GDPR 2016'da, genel hükümler, ilkeler, veri sahibinin hakları, veri denetleyicilerinin veya işleyicilerin görevleri, kişisel verilerin üçüncü ülkelere aktarılması, denetim makamları, üye devletler arasında işbirliği, çözüm yolları, sorumluluk veya ihlal için cezalarla ilgili on bir bölüm vardır.
-
Yönetmelik, veri denetleyicisinin (AB sakinlerinden veri toplayan bir kuruluş) veya işleyicinin (bulut hizmeti sağlayıcıları gibi bir veri denetleyicisi adına veri işleyen bir kuruluş) veya veri sahibinin (kişi) AB'de yerleşik olması durumunda geçerlidir.
-
Belirli koşullar altında, AB içinde bulunan bireylerin kişisel verilerini topluyor veya işliyorlarsa AB dışındaki kuruluşlar için de geçerlidir.
-
Verilerin bir kişi tarafından "tamamen kişisel ve dolayısıyla profesyonel veya ticari bir faaliyetle bağlantısı olmayan" işlenmesi durumda geçerli değildir.

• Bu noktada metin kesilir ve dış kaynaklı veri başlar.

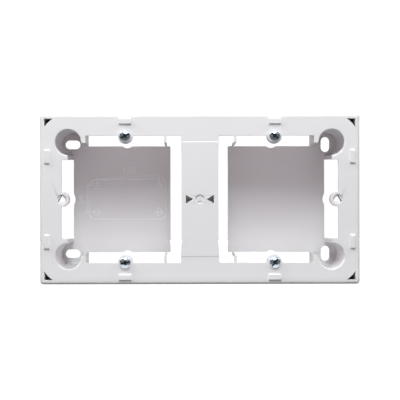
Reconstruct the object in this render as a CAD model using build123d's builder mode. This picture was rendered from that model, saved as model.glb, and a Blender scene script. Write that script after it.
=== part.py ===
from build123d import *

import os
from math import radians, tan

os.makedirs("parts", exist_ok=True)

# Double surface mount box: a one-piece moulded case for two wiring devices side by side, and the
# four screws that hold the devices' frames. It stands as it is fixed to a wall: +X is to the right
# seen from the front, +Z is up and the front faces -Y. The origin is the centre of the back, on the
# wall. All lengths are in millimetres.

# Fixing places of a device, four on a circle in each half, and what the case adds round them
gang_pitch = 71.0
device_circle = 60.0
case_margin_x = 10.25
case_margin_z = 10.25

# Case shell
case_depth = 42.0
case_wall = 2.0
front_plate = 2.4
case_corner = 1.5
front_edge = 1.2
interior_corner = 11.0

# Wells for the wall screws, one in each corner, and the corner blocks that hold them
well_inset = 13.25
well_mouth = 12.2
well_base = 10.9
well_lip = 0.4
well_wall = 1.6
slot_width = 4.3
slot_length = 7.4
block_width = 19.55
block_height = 19.35
block_wall = 1.6

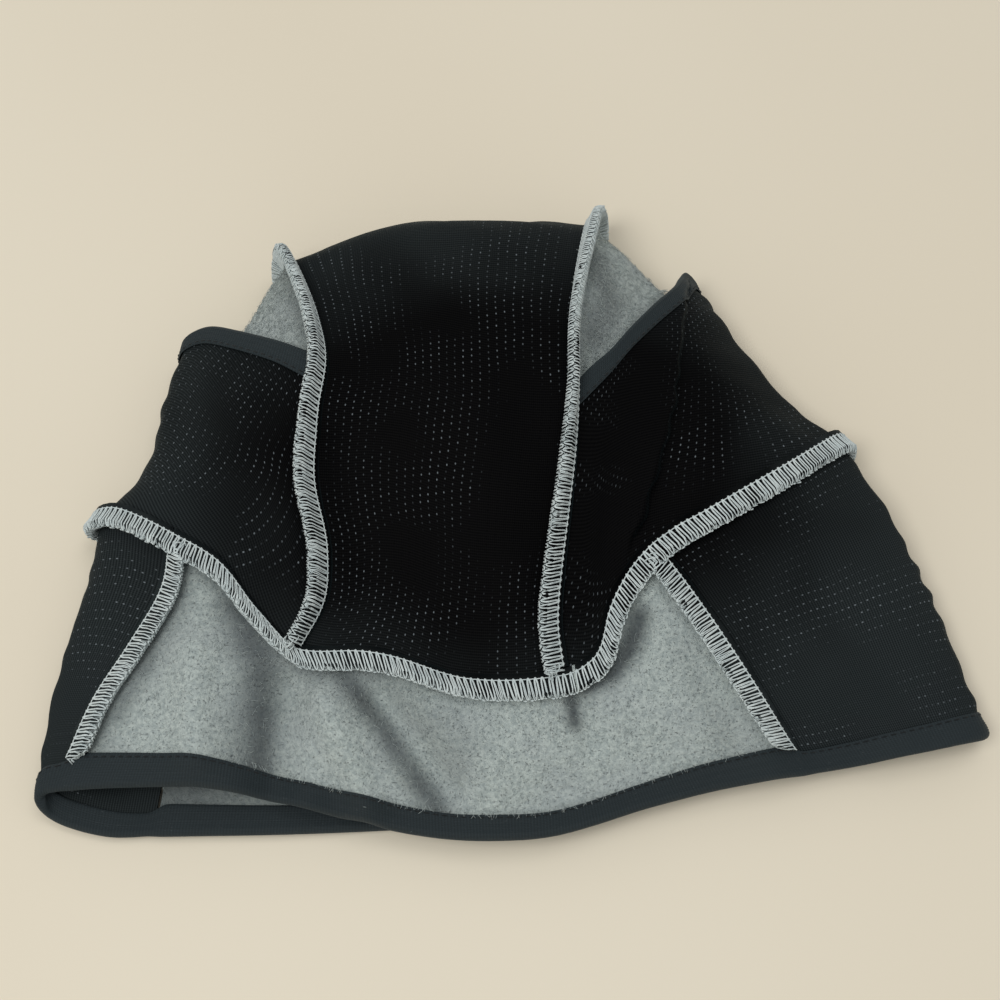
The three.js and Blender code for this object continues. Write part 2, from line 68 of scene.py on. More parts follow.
# Folds in the upper layer, in mm: the line of each from above, how high it stands or how deep it lies, and
# half its width
FOLDS = [
    ([(-92, -50), (-90, -76)], 5.5, 7),
    ([(-66, -60), (-68, -86)], -6.5, 7.5),
    ([(-54, -64), (-42, -90)], 5.0, 5.5),
    ([(-38, -62), (-19, -86)], -5.5, 5),
    ([(-24, -68), (-4, -88)], 2.4, 8),
    ([(18, -65), (22, -74)], -2.6, 4),
    ([(35, -40), (34, -50)], -3.0, 4),
    ([(60, -46), (74, -80)], 2.6, 9),
    ([(-46, -95), (-4, -99), (40, -89), (96, -78)], -8.0, 15),
    ([(68, 50), (100, 5)], -2.2, 9),
    ([(84, 20), (118, -4)], 1.6, 8),
    ([(-80, 20), (-70, -20)], 2.2, 10),
    ([(-60, 10), (-52, -30)], -2.5, 8),
    ([(-20, 50), (-6, -20), (4, -50)], 1.8, 14),
    ([(90, -30), (118, -70)], -2.4, 9),
]
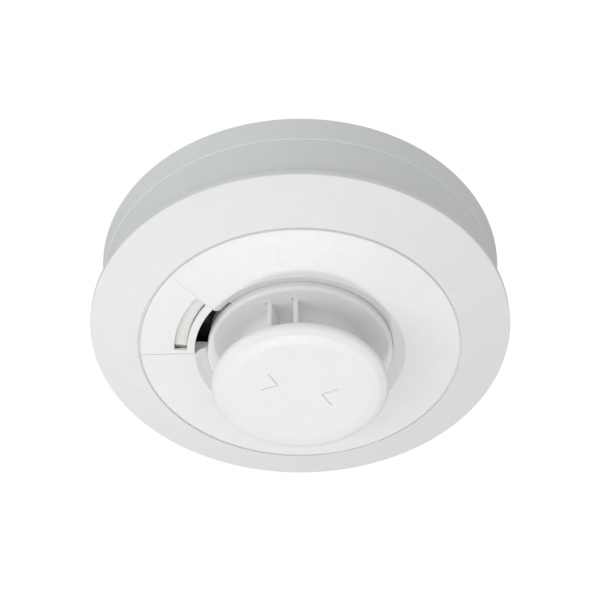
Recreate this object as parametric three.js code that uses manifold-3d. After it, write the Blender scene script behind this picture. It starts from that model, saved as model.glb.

Avrupa Komisyonu’na göre, kişisel veri, tanımlanmış veya tanımlanabilir bir kişiyle ilgili bilgilerdir. Bir kişiyi bilgilerinden doğrudan tanımlanamıyorsa, o kişinin tanımlanabilir olup olmadığı sorgulanmalıdır. İşletilen bilgiler, bu bireyin kimliğini belirlemek için kullanılması makul olan olası tüm yöntemlerle birlikte hesaba katılmalıdır.
Bir veri konusu, bir veya daha fazla amaç için veri işleme için bilgilendirilmiş onay sağlamadıkça ve en az bir yasal dayanak olmadığı sürece kişisel veriler işlenemez. Madde 6’nın yasal amaçları aşağıdaki gibidir:
-
Veri sahibi kişisel verilerinin işlenmesine izin vermişse;
-
Bir veri konusu ile sözleşme yükümlülüklerini yerine getirmek veya bir sözleşme yapma sürecinde olan bir veri konusunun talebi üzerine görevler için;
-
Bir veri denetleyicisinin yasal yükümlülüklerine uymak için;
-
Bir veri konusunun veya başka bir bireyin hayati çıkarlarını korumak için;
-
Kamu yararına veya resmi makamda bir görevi yerine getirmek için;
-
Bir veri denetleyicisinin veya üçüncü bir tarafın meşru menfaatleri için, bu menfaatler veri konusunun menfaatleri veya Temel Haklar Bildirgesi’ne göre (özellikle çocuklar söz konusu olduğunda) hakları geçersiz kılınmadıkça.
Bilgilendirilmiş onay, işlem için yasal dayanak olarak kullanılıyorsa, onayın toplanan veriler için belirgin olması ve her bir amaç için açık olması gerekir (Madde 7; Madde 4’te tanımlanmıştır). Onay, veri sahibi tarafından verilen belirli, özgürce verilmiş, açıkça ifade edilmiş ve açık bir onay olmalıdır.
Veri sahiplerinin bu izni herhangi bir zamanda geri almalarına izin verilmelidir ve bunu yapma süreci, onay vermekten daha zor olmamalıdır (Madde 7(3)). Yönetmelikte 16 yaşından küçük olarak tanımlanan çocuklar için rıza (üye devletlerin bireysel olarak 13 yaşına kadar düşürme seçeneği olmasına rağmen çocuğun ebeveyni veya bakıcısı tarafından verilmeli ve doğrulanabilir olmalıdır (Madde 8).